SEO is evolving all the time, and like every other facet of digital marketing, it doesn’t show any signs of slowing down! While some of the changes that are always in the works may be intrinsically beneficial to your business, if you’re not up to date on the way SEO is developing, you’re certain to fall behind your close competitors. Unless you work in marketing, making sure your SEO strategy is current can feel like a mountain of a task. However, there are various habits you can adopt that will help you assure your SEO is always up to date. Here are a few of the best tips for ensuring effective and up-to-date SEO.
Keep It All Integrated
SEO used to be completely divorced from content marketing, and blogs emphasising the importance of high-quality content weren’t nearly as ubiquitous as SEO services promising to optimise your content, usually through keyword stuffing. While people know better these days, there are still a lot of entrepreneurs who see content marketing and SEO as completely different things. In order to accomplish sustainable marketing, you need to have a fully integrated approach, and your SEO needs to cover every little facet of marketing. This means that you’re thinking about the way your target market is searching throughout your entire branding scope; social media, blogging, press releases, and even traditional marketing in some cases. The point here is that the topics covered in any given platform should be consistent. You can integrate your marketing more easily with certain tools that can be used to analyse data, and draw conclusions from it. Botify crawler has often been praised as a game changer in this niche. While it’s important to know the kinds of topics your target market are searching for, you must never overlook what your customers are actually interested in learning, and how your content can help them. By integrating social media as part of customer engagement with any of your content, both online and offline, you can become much more intimate with the likes and dislikes of your target market, and plan your future content accordingly.
Use Synonyms, Rather than Keywords Only
Google has evolved massively in recent years in terms of understanding some of the synonyms that commonly go along with keywords. For example, the phrase “inventory management” may be high-volume according to Google AdWords, but the world’s most popular search engine can now also grasp phrases like “inventory software” or “inventory control”. Previously, people creating content needed to find a perfect text URL, and then use it to link back to certain sites, or certain pages of their blog. Today, the situation is almost completely reversed. Google knows when you’re trying to pin down that exact match. If you wind up doing it too often, it will appear as if you’re trying too hard. You should start using keywords for only around 20 to 30 percent of all your link anchors, and using brand names, or even a phrase like “learn more” or “click here” for the remaining proportion. Google will now recognise the synonyms tied to each keyword phrase, and see it in context, getting some idea of what the content is talking about in a given page. The take-home point here is that you can’t afford to write content intended solely for the search engine’s algorithms anymore. When you’re writing content for humans, search engines are much more likely to understand, and Google is getting better at this all the time!
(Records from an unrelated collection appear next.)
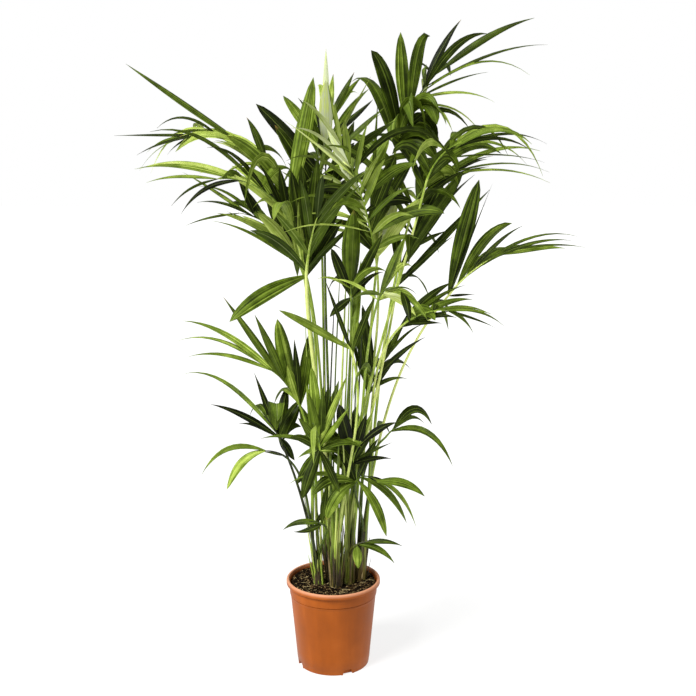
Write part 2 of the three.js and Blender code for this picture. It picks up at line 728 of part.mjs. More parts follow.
// Ribs keep their own place, so that no leaflet of another frond crosses one
const ribs = new Map(FRONDS.map((frond) => [frond.name, makeRib(frond)]));
for (const frond of FRONDS) {
  const others = FRONDS.filter((other) => other !== frond).map((other) => ribs.get(other.name));
  const around = [...taken, ...others.map((solid) => ({ solid, box: solid.boundingBox() }))];
  const before = around.length;
  const solid = makeFrond(frond, around);
  taken.push(...around.slice(before));
  plant.add(toMesh(`frond_${frond.name}`, solid, LEAF, 0.45));
}

export default plant;
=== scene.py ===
import math
import random
from typing import NamedTuple

import bmesh
import bpy
import numpy as np
from mathutils import Matrix, Vector, noise


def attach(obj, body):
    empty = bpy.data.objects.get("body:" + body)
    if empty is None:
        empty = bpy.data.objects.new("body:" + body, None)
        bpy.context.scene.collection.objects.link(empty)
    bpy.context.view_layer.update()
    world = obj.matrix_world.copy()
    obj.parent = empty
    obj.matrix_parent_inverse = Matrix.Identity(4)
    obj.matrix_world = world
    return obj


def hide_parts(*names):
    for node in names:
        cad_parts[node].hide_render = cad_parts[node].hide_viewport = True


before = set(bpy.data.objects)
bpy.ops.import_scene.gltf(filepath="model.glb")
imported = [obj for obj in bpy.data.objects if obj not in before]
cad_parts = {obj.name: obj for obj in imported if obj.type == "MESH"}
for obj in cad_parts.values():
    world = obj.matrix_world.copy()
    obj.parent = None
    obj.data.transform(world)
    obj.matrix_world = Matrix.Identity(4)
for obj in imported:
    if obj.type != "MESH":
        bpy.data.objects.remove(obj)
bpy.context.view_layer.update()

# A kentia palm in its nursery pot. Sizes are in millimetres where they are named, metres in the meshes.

MM = 0.001
UP = Vector((0, 0, 1))

# Pot
POT_HEIGHT = 226
POT_FOOT_RADIUS = 91.5
POT_NECK_RADIUS = 110.5
POT_NECK_FOOT = 197
POT_BAND_FOOT = 188
POT_BEAD_FOOT = 180
POT_LIP_FOOT = 214
POT_LIP_RADIUS = 120
POT_LIP_INNER_RADIUS = 113.5
POT_LIP_ROUND = 4.2
POT_EDGE_ROUND = 1.6
POT_STEP = 1.4
POT_GROOVE = 1.0
POT_WALL = 2.4
POT_FLOOR = 3
POT_SPIN_STEPS = 128
NOTCH_TURNS = [-156, -66, 24, 114]
NOTCH = {"top": 9, "foot": 14, "height": 13, "depth": 9, "shell": 2.5}

# Soil
SOIL_TOP = 212
SOIL_RADIUS = 107.5
SOIL_SKIRT = 40
SOIL_GRID = 130
PLANTED = 4
CRUMBS = 1500
CRUMB_SIZES = (1.1, 1.4, 1.8, 2.3, 3.2)
CRUMB_REACH = 103
FIBRES = 46
FIBRE_REACH = 92


class Stem(NamedTuple):
    """A sheathed stem: its foot, its top, how brown it is, and its shoots: how many, how brown, how bright.

    Tip is the radius of its solid at the top, where its stalks stand. Shade darkens its stalks low down."""
    foot: tuple
    top: tuple
    husk: float
    shoots: tuple
    strips: int = 12
    radius: float = 10.4
    tip: float = 13
    tone: float = 0.08
    shade: float = 0


STEMS = [
    Stem((-36, -2), (-43, -4, 286), 0.12, (13, 0.08, 0.85), strips=5),
    Stem((-6, 22), (-12, 24, 276), 0.95, (13, 0.9, 0.1)),
    Stem((6, -22), (6, -26, 292), 0.8, (13, 0.55, 0.45)),
    Stem((40, 0), (38, -2, 282), 0.75, (12, 0.6, 0.5)),
    Stem((70, 18), (76, 16, 352), 0.85, (4, 0.8, 0.2), strips=5, radius=12.2, tip=13.5, tone=0.3, shade=0.4),
]
STEM_RINGS = 22
STEM_SIDES = 28
STEM_FLARE = 4
STEM_FLARE_HEIGHT = 26
SCARS = (0.3, 0.62, 0.97)
SCAR_WIDTH = 1.6
SHOOT_RINGS = 10
SPEAR_RINGS = 20

# Tall spears, the leaves still rolled up: their stem, where they end, how thick and how bright they are
SPEARS = [(2, (30, -34, 960), 3.0, 0.8), (2, (42, 8, 985), 2.6, 0.6), (3, (54, -34, 930), 2.9, 0.85),
          (3, (62, 24, 900), 2.4, 0.3), (1, (4, 24, 940), 2.6, 0.12), (1, (-20, -24, 760), 2.4, 0.75),
          (0, (-68, 10, 900), 2.2, 0.6), (3, (22, -58, 660), 3.0, 0.85), (2, (18, 40, 1010), 2.5, 0.4),
          (2, (34, 14, 1020), 3.0, 0.75), (3, (52, 34, 1000), 3.2, 0.4), (3, (74, -24, 905), 3.2, 0.12),
          (3, (60, -52, 800), 3.0, 0.7), (2, (16, -64, 700), 3.0, 0.5), (1, (-2, -46, 720), 2.8, 0.85)]

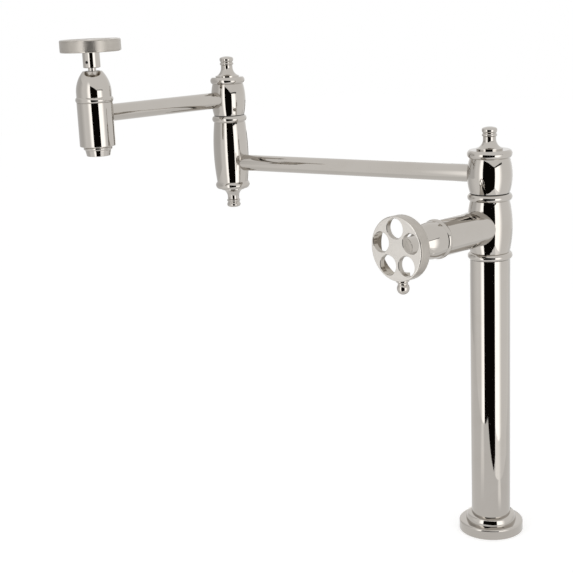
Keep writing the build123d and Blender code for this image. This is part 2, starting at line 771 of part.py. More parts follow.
# Swivel on the column: post, seals, washer, nut, barrel, cap and finial
post_seat = upright(column_at, body_top)
barrel_seat = upright(column_at, barrel_foot)
nut_at = barrel_top - nut_step + face_gap
swivel_post, swivel_seals = post(
    post_seat, post_r, post_spigot_r, post_spigot, post_thread_r,
    lower_arm_z - body_top, nut_at - body_top, nut_at + nut_h - body_top,
)
write(swivel_post, "swivel_post")
write(swivel_seals, "swivel_seals")
write(plain_ring(post_seat, barrel_bore_r, washer_r, 0, washer_h), "swivel_washer")
write(slotted_nut(post_seat, post_thread_r + screw_gap, nut_r, nut_at - body_top), "swivel_nut")

arm_end = barrel_bore_r + arm_seat_wall
with BuildPart() as swivel_barrel:
    with BuildSketch(barrel_seat):
        with BuildLine():
            foot = Line((barrel_bore_r, 0), (barrel_end_r, 0))
            side = ThreePointArc(foot @ 1, (barrel_r, barrel_h / 2), (barrel_end_r, barrel_h))
            Polyline(side @ 1, (barrel_bore_r, barrel_h), (barrel_bore_r, 0))
        make_face()
        band(0, nut_r + spare_gap, barrel_h - nut_step, barrel_h, mode=Mode.SUBTRACT)
    revolve(axis=turning_axis(barrel_seat))
    with BuildSketch(along(column_at, lower_arm_z, lower_dir, arm_end)):
        Circle(arm_r + screw_gap)
    extrude(amount=barrel_r, mode=Mode.SUBTRACT)
    with BuildSketch(along(column_at, lower_arm_z, lower_dir, 0)):
        Circle(arm_r - arm_wall)
    extrude(amount=barrel_r, mode=Mode.SUBTRACT)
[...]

Achieve the Right Frequency
Finding an achievable and consistent frequency with your posting is everything in terms of modern SEO. Every brand hoping to make it in the modern arena needs to be constantly creating, publishing, and promoting great content. Integrated social media strategies are obviously a big part of this, as this is among the most effective channels for spreading awareness of the content you’re putting out there. Going back to our first point, you don’t want to fall into the trap of seeing social media as wholly distinct from your SEO plans. By viewing your company’s social media presence as a platform for distribution, where sharable content and, to a certain degree, hashtags are the currency, you’ll add a lot of invaluable support to your overall content marketing efforts. The better the quality, and usefulness of your posts, the better they’ll perform when shared on Facebook, Twitter or any other channel your target market happens to use. Regardless of how good your content is, it’s absolutely crucial to come up with a dependable schedule. This will get more readers into the rhythm of your posts, and hopefully, create excitement in the right circles when something new is coming up. Just don’t make your schedule too demanding, and end up publishing poor-quality content just so you can hit deadlines.
Keep an Eye on the Technical Details
As Google becomes more and more intuitive, it’s still worth noting that there are various technical factors you need to bear in mind. Google’s ultimate aim is to link people up with the things they’re searching for as efficiently as possible, and therefore make it easy for the business owners and content creators providing it. However, until they polish their plans off, a large part of SEO is going to be down to coding and other more “techie” details. You don’t have to enter a distance-learning course, but it can certainly pay to keep yourself familiar with some of the more accessible technical details, and learn how to manipulate them. Using keywords in your URL, coming up with web-friendly headlines, and most importantly of all, load times, are all going to have an impact on how SEO-friendly your site is.
As Google’s algorithm keeps speeding into the future, bear in mind that the purpose is to let consumers form connections, answer their questions, and find the kind of product or service that they’re looking for. Bearing this in mind, and maintaining a strong emphasis on constant improvement, will have your brand well on its way to success!